Cela dit, quand une loi un peu compliquée, ou bien susceptible de valoir un sujet d’une minute quinze au 20 heures, se présente devant l’Assemblée, le député peut imaginer rester un peu plus longtemps que ces deux seuls jours. Evidemment, je caricature : chacun sait que le député travaille, en commission, loin des caméras, fait un travail de fond, souterrain, silencieux. Et si ça se trouve, préfère rester discret et fuir la presse, donc les bancs, donc les Quatre Colonnes, cet endroit où se mélangent à la sortie de l’hémicycle les journalistes et les députés. La plus belle usine à petites phrases et à langue de bois de France – et accessoirement à blagues et à rumeurs, faut bien le reconnaître.

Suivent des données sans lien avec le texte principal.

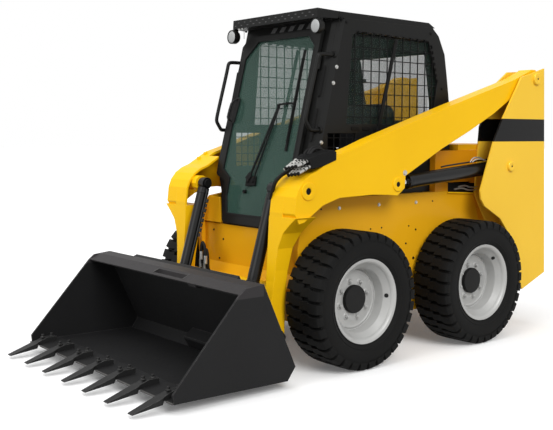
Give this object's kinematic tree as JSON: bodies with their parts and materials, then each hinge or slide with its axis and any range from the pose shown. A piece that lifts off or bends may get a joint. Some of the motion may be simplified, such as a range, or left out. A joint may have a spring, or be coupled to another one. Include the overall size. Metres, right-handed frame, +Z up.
{
  "type": "skid steer loader",
  "caption": "Compact wheeled skid steer loader with a closed cab, side lift arms, hydraulic cylinders and a toothed dirt bucket that lifts and tilts.",
  "frame": {"origin": "on the floor, under the centre of the machine's bounding box", "axes": "+X forward to the bucket, +Y to the machine's left, +Z up"},
  "size_m": [3.21, 1.54, 1.974],
  "materials": {
    "body_yellow": "gloss",
    "cab_black": "satin",
    "tyre": "matte",
    "rim_silver": "satin",
    "tinted_glass": "gloss",
    "lamp_lens": "gloss",
    "seat_vinyl": "matte",
    "control_plastic": "matte",
    "cast_iron": "matte",
    "barrel_black": "gloss",
    "rod_chrome": "polished",
    "bucket_charcoal": "satin",
    "hose_rubber": "matte"
  },
  "bodies": {
    "chassis": {"axle_tubes": "cast_iron", "cab_front_frame": "cab_black", "cab_glass": "tinted_glass", "cab_rear": "cab_black", "cab_roof": "cab_black", "cab_side_left": "cab_black", "cab_side_right": "cab_black", "cab_visor": "cab_black", "engine_block": "cast_iron", "engine_housing": "body_yellow", "grab_handles": "cab_black", "main_frame": "body_yellow", "operator_controls": "control_plastic", "rear_beam": "cab_black", "seat": "seat_vinyl", "side_panel_left": "body_yellow", "side_panel_right": "body_yellow", "tail_lamps": "lamp_lens", "tower_left": "body_yellow", "tower_right": "body_yellow", "window_screens": "cab_black", "work_lamps": "lamp_lens"},
    "lift_arm": {"arm_cross_tube": "body_yellow", "arm_hoses": "hose_rubber", "arm_left": "body_yellow", "arm_right": "body_yellow", "hose_couplers": "rod_chrome"},
    "bucket": {"bucket_shell": "bucket_charcoal", "bucket_teeth": "bucket_charcoal", "quick_attach": "bucket_charcoal"},
    "cab_door": {"door_frame": "cab_black", "door_glass": "tinted_glass", "wiper": "cab_black"},
    "rear_door": {"rear_door": "cab_black"},
    "engine_hood": {"engine_hood": "body_yellow"},
    "wheel_front_left": {"tyre_front_left": "tyre", "rim_front_left": "rim_silver"},
    "wheel_front_right": {"tyre_front_right": "tyre", "rim_front_right": "rim_silver"},
    "wheel_rear_left": {"tyre_rear_left": "tyre", "rim_rear_left": "rim_silver"},
    "wheel_rear_right": {"tyre_rear_right": "tyre", "rim_rear_right": "rim_silver"},
    "lift_barrel_left": {"lift_barrel_left": "barrel_black"},
    "lift_rod_left": {"lift_rod_left": "rod_chrome"},
    "lift_barrel_right": {"lift_barrel_right": "barrel_black"},
    "lift_rod_right": {"lift_rod_right": "rod_chrome"},
    "tilt_barrel_left": {"tilt_barrel_left": "barrel_black"},
    "tilt_rod_left": {"tilt_rod_left": "rod_chrome"},
    "tilt_barrel_right": {"tilt_barrel_right": "barrel_black"},
    "tilt_rod_right": {"tilt_rod_right": "rod_chrome"}
  },
  "joints": [
    {"name": "wheel_front_left_spin", "type": "hinge", "parent": "chassis", "child": "wheel_front_left", "pos_m": [0.1865, 0.632, 0.378], "axis": [0, 1, 0], "continuous": true},
    {"name": "wheel_front_right_spin", "type": "hinge", "parent": "chassis", "child": "wheel_front_right", "pos_m": [0.1865, -0.632, 0.378], "axis": [0, 1, 0], "continuous": true},
    {"name": "wheel_rear_left_spin", "type": "hinge", "parent": "chassis", "child": "wheel_rear_left", "pos_m": [-0.8165, 0.632, 0.378], "axis": [0, 1, 0], "continuous": true},
    {"name": "wheel_rear_right_spin", "type": "hinge", "parent": "chassis", "child": "wheel_rear_right", "pos_m": [-0.8165, -0.632, 0.378], "axis": [0, 1, 0], "continuous": true},
    {"name": "arm_lift", "type": "hinge", "parent": "chassis", "child": "lift_arm", "pos_m": [-1.455, 0, 1.64], "axis": [0, -1, 0], "range_deg": [0, 66]},
    {"name": "bucket_tilt", "type": "hinge", "parent": "lift_arm", "child": "bucket", "pos_m": [0.595, 0, 0.185], "axis": [0, 1, 0], "range_deg": [-26, 104]},
    {"name": "lift_barrel_left_swing", "type": "hinge", "parent": "chassis", "child": "lift_barrel_left", "pos_m": [-1.2, 0.566, 1.076], "axis": [0, -1, 0], "range_deg": [-0.5, 64.91]},
    {"name": "lift_rod_left_slide", "type": "slide", "parent": "lift_barrel_left", "child": "lift_rod_left", "axis": [0.9967, 0, -0.0813], "range_m": [-0.005, 0.6782]},
    {"name": "tilt_barrel_left_swing", "type": "hinge", "parent": "lift_arm", "child": "tilt_barrel_left", "pos_m": [0.497, 0.335, 0.979], "axis": [0, 1, 0], "range_deg": [-0.5, 1.5]},
    {"name": "tilt_rod_left_slide", "type": "slide", "parent": "tilt_barrel_left", "child": "tilt_rod_left", "axis": [0.2811, 0, -0.9597], "range_m": [-0.0644, 0.2484]},
    {"name": "lift_barrel_right_swing", "type": "hinge", "parent": "chassis", "child": "lift_barrel_right", "pos_m": [-1.2, -0.566, 1.076], "axis": [0, -1, 0], "range_deg": [-0.5, 64.91]},
    {"name": "lift_rod_right_slide", "type": "slide", "parent": "lift_barrel_right", "child": "lift_rod_right", "axis": [0.9967, 0, -0.0813], "range_m": [-0.005, 0.6782]},
    {"name": "tilt_barrel_right_swing", "type": "hinge", "parent": "lift_arm", "child": "tilt_barrel_right", "pos_m": [0.497, -0.335, 0.979], "axis": [0, 1, 0], "range_deg": [-0.5, 1.5]},
    {"name": "tilt_rod_right_slide", "type": "slide", "parent": "tilt_barrel_right", "child": "tilt_rod_right", "axis": [0.2811, 0, -0.9597], "range_m": [-0.0644, 0.2484]},
    {"name": "cab_door_swing", "type": "hinge", "parent": "chassis", "child": "cab_door", "pos_m": [0.36304, 0.362, 1], "axis": [-0.2352, 0, 0.9719], "range_deg": [0, 45]},
    {"name": "rear_door_swing", "type": "hinge", "parent": "chassis", "child": "rear_door", "pos_m": [-1.551, -0.4707, 0.8], "axis": [0, 0, 1], "range_deg": [0, 95]},
    {"name": "engine_hood_lift", "type": "hinge", "parent": "chassis", "child": "engine_hood", "pos_m": [-0.877, 0, 1.1873], "axis": [0, 1, 0], "range_deg": [0, 60]}
  ],
  "couplings": [
    {"joint": "lift_barrel_left_swing", "follows": "arm_lift", "ratio": 0.97586},
    {"joint": "lift_rod_left_slide", "follows": "arm_lift", "m_per_rad": 0.58445},
    {"joint": "tilt_barrel_left_swing", "follows": "bucket_tilt", "ratio": 0.01},
    {"joint": "tilt_rod_left_slide", "follows": "bucket_tilt", "m_per_rad": 0.13522},
    {"joint": "lift_barrel_right_swing", "follows": "arm_lift", "ratio": 0.97586},
    {"joint": "lift_rod_right_slide", "follows": "arm_lift", "m_per_rad": 0.58445},
    {"joint": "tilt_barrel_right_swing", "follows": "bucket_tilt", "ratio": 0.01},
    {"joint": "tilt_rod_right_slide", "follows": "bucket_tilt", "m_per_rad": 0.13522}
  ]
}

Donc, le mardi et mercredi, c’est la fête au village. Les conférences de presse sont pleines de journalistes de télé d’info continue ou de radios, de retraités, de gratte-papier de la grande presse politique, d’intrigants, de filles perdues. Mercredi, 17 heures, rideau. L’Assemblée retrouve son calme. Presque tu te sens à la maison.

Pour autant, n’allez pas croire qu’il n’y a pas de textes à l’ordre du jour. Tiens, jeudi on causait régulation financière et bancaire. Pas un petit texte. Promis par le président de la République lors de son discours de Toulon sur la finance, il ne s’agissait ni plus ni moins que de donner au politique les moyens d’arrêter les conneries des banques et des agences de notation, qui ont, disons-le, pourri la situation économique mondiale. Sous le regard bienveillant, ou ébloui, des élus, faut bien le dire. Bref, bref, le texte arrive. Tambours, trompettes : on allait voir ce qu’on allait voir. Limiter les bonus des traders, serrer les banques, contrôler les risques, interdire les ventes à découvert (comme les Allemands viennent de le faire sans barguigner).

Régulation financière : 4 députés à gauche, 0 à droite

Ben, jeudi, j’y étais. Dès l’ouverture. Je suis d’un naturel hargneux ou malade. C’est selon. Et bien, j’ai vu. D’un côté, la loi sur la finance. Pendant la discussion générale du texte le matin (en fait, là où on ne risque pas grand-chose, ni vote, ni surprise de dernier moment, ni coup de théâtre, là où on permet seulement aux orateurs de causer pendant leurs 20 minutes réglementaires), j’ai compté : avant midi, 4 députés de gauche en séance avec le président de la Commission des finances, le socialiste Jérôme Cahuzac. À droite, personne dans les travées. Si ce n’est le rapporteur du texte, le président de séance, la ministre de l’Economie. Ceux qui sont obligés, quoi, auxquels on ajoutera en tribune votre serviteur ainsi qu’une palanquée de chargés de mission de Bercy, le teint cireux, l’œil cerné, la main fébrile sur la liasse d’amendements à passer dans le bon ordre à leur cheffe.

Alors, outre que le texte était présenté comme fondamental, rapport que l’économie mondiale part en capilotade, il y a un autre truc qui aurait justifié un poil plus de monde dans les lieux : la réforme du Parlement, celle adoptée dans la foulée de la Constitution en 2008. Les députés allaient avoir plus de possibilité d’expression, de proposition, plus de moyens d’imposer leurs idées, leurs textes. Fini les godillots qui votent des deux mains ce que le gouvernement leur amène. Déjà, on avait des doutes. Jeudi, ils ont été balayés. Je veux bien que tout le monde ait à faire en circonscription : après les régionales, notamment à droite, on a senti un repli stratégique brutal sur les bases, la réélection c’est dans deux ans. Mais en vrai, ce n’est pas que ce noble motif qui pousse à cette désertion.

Jeudi, un événement d’une haute importance se tenait à deux pas de l’hémicycle et de ses débats sur la finance mondiale : on fêtait chez le président de l’Assemblée, mais néanmoins savoyard, Bernard Accoyer, les 150 ans du rattachement de la Savoie à la France, avec force Apremont et tomme au lait cru, on imagine. Alors tes CDS, tes ventes à découvert, tes comités de déontologie, tes agences de notation, à côté de la tartiflette géante de la Questure… On va encore dire que j’ai mauvais esprit. Sinon, le texte a été adopté à 23 h 57, jeudi soir.